Как написал Найман в своей “Палинодии” (что, собственно, и означает возврат к прошлому):
Да, “все будет хорошо” — в былом! Вот бы магически заткать, окуклить и замумифицировать эти мгновения, но они, увы, тикают, такают и утекают… Но что нам делать “с ужасом, который”?.. А, пустить его на самотек!
И — что ж? Еще несколько лет все казалось, что ничего в нашей жизни, кроме новых стихов и разговоров о них, не происходит. Пусть их не публикуют, но вот ведь Ахматова, которую саму не очень-то печатают, стихи эти одобряет.
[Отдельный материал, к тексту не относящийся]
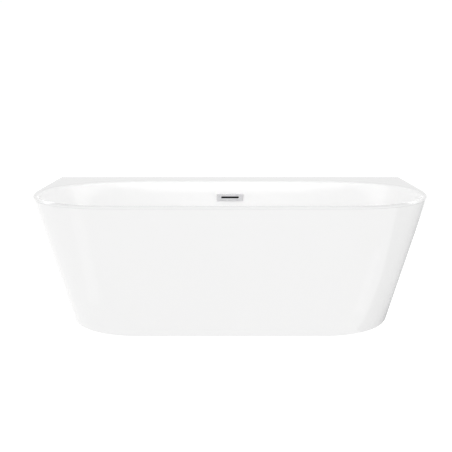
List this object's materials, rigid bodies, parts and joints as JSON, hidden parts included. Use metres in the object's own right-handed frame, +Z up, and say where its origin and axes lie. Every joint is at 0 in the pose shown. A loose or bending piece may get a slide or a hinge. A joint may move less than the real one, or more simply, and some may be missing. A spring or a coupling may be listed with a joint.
{
  "type": "freestanding bathtub",
  "caption": "White back-to-wall freestanding bathtub with tapered apron, oval basin, slotted overflow, lift-up drain plug, low trap and levelling feet.",
  "frame": {"origin": "on the floor, under the middle of the tub's length and depth", "axes": "+X along the tub to the right as seen from the room, +Y towards the wall behind the tub, +Z up"},
  "size_m": [1.7, 0.8, 0.58],
  "materials": {
    "acrylic": "high gloss sanitary acrylic, pure white",
    "chrome": "polished chrome plate",
    "zinc_steel": "bright zinc plate",
    "coated_steel": "galvanised steel, dull",
    "base_panel": "resin-sealed chipboard",
    "white_plastic": "moulded polypropylene, satin",
    "black_plastic": "moulded plastic, satin",
    "rubber_seal": "matt rubber"
  },
  "bodies": {
    "tub": {"outer_shell": "acrylic", "inner_shell": "acrylic", "overflow_cover": "chrome", "drain_flange": "chrome", "overflow_screw_left": "zinc_steel", "overflow_screw_right": "zinc_steel", "overflow_insert": "black_plastic", "overflow_body": "black_plastic", "overflow_seal": "rubber_seal", "drain_seal_top": "rubber_seal", "drain_seal_bottom": "rubber_seal", "overflow_pipe": "white_plastic", "overflow_nut_top": "white_plastic", "overflow_nut_bottom": "white_plastic", "plug_guide": "white_plastic", "waste_body": "white_plastic", "trap_pipe": "white_plastic", "trap_nut": "white_plastic", "base_board": "base_panel", "rail_front": "coated_steel", "rail_rear": "coated_steel", "crossbar_left": "coated_steel", "crossbar_right": "coated_steel", "centre_strap": "coated_steel", "foot_front_left_weld_nut": "zinc_steel", "foot_front_left_lock_nut": "zinc_steel", "foot_front_right_weld_nut": "zinc_steel", "foot_front_right_lock_nut": "zinc_steel", "foot_rear_left_weld_nut": "zinc_steel", "foot_rear_left_lock_nut": "zinc_steel", "foot_rear_right_weld_nut": "zinc_steel", "foot_rear_right_lock_nut": "zinc_steel", "foot_centre_weld_nut": "zinc_steel", "foot_centre_lock_nut": "zinc_steel"},
    "plug": {"plug_cap": "chrome", "plug_stem": "zinc_steel", "plug_seal": "rubber_seal"},
    "foot_front_left": {"foot_front_left_pad": "black_plastic", "foot_front_left_stud": "zinc_steel"},
    "foot_front_right": {"foot_front_right_pad": "black_plastic", "foot_front_right_stud": "zinc_steel"},
    "foot_rear_left": {"foot_rear_left_pad": "black_plastic", "foot_rear_left_stud": "zinc_steel"},
    "foot_rear_right": {"foot_rear_right_pad": "black_plastic", "foot_rear_right_stud": "zinc_steel"},
    "foot_centre": {"foot_centre_pad": "black_plastic", "foot_centre_stud": "zinc_steel"}
  },
  "joints": [
    {"name": "foot_front_left_level", "type": "slide", "parent": "tub", "child": "foot_front_left", "axis": [0, 0, -1], "range_m": [0, 0.015]},
    {"name": "foot_front_right_level", "type": "slide", "parent": "tub", "child": "foot_front_right", "axis": [0, 0, -1], "range_m": [0, 0.015]},
    {"name": "foot_rear_left_level", "type": "slide", "parent": "tub", "child": "foot_rear_left", "axis": [0, 0, -1], "range_m": [0, 0.015]},
    {"name": "foot_rear_right_level", "type": "slide", "parent": "tub", "child": "foot_rear_right", "axis": [0, 0, -1], "range_m": [0, 0.015]},
    {"name": "foot_centre_level", "type": "slide", "parent": "tub", "child": "foot_centre", "axis": [0, 0, -1], "range_m": [0, 0.015]},
    {"name": "plug_lift", "type": "slide", "parent": "tub", "child": "plug", "axis": [0, 0, 1], "range_m": [0, 0.009]}
  ]
}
Веселила мысль, что в стране, где уровень привилегий измеряется тем, “кто с кем пьет”, я вот пью водку с Ахматовой. Тешил и контраст: “все вы” (подразумевалось идеологическое начальство) пошло и подло издевались над ней, лишали даже продовольственных карточек, а мы ей дарим розы, признательность и любовь. Да, именно любовь, да, к ней самой, но и к неким “трем апельсинам”, то есть к тому проявлению ее естества, которое делало, можно сказать, гениальные стихи и толстую большую старуху, улыбающуюся полумесяцем губ, нераздельными.
Нет, ни Ахматова в роли “старика Державина”, ни мы в роли коллективного Пушкина не подошли б идеально друг другу, но я думаю, что как мы — в ней, так и она нуждалась в нас; и ей по-своему нужно было точить о молодой слух или хотя бы поверять им свой новый стиль, преодолевающий на этот раз акмеизм. Bдобавок она испытывала на нас воздействие большой формы, поэмы, над которой работала, и вынужденно бросала вызов прежде всего себе самой как мастерице фрагментов, деталей и психологических миниатюр, так же как и другим поэтам, мастерам жанра: горы, конца, воздуха, моста лейтенанта Шмидта, 905-го года и даже — бывалого и неунывающего солдата Теркина.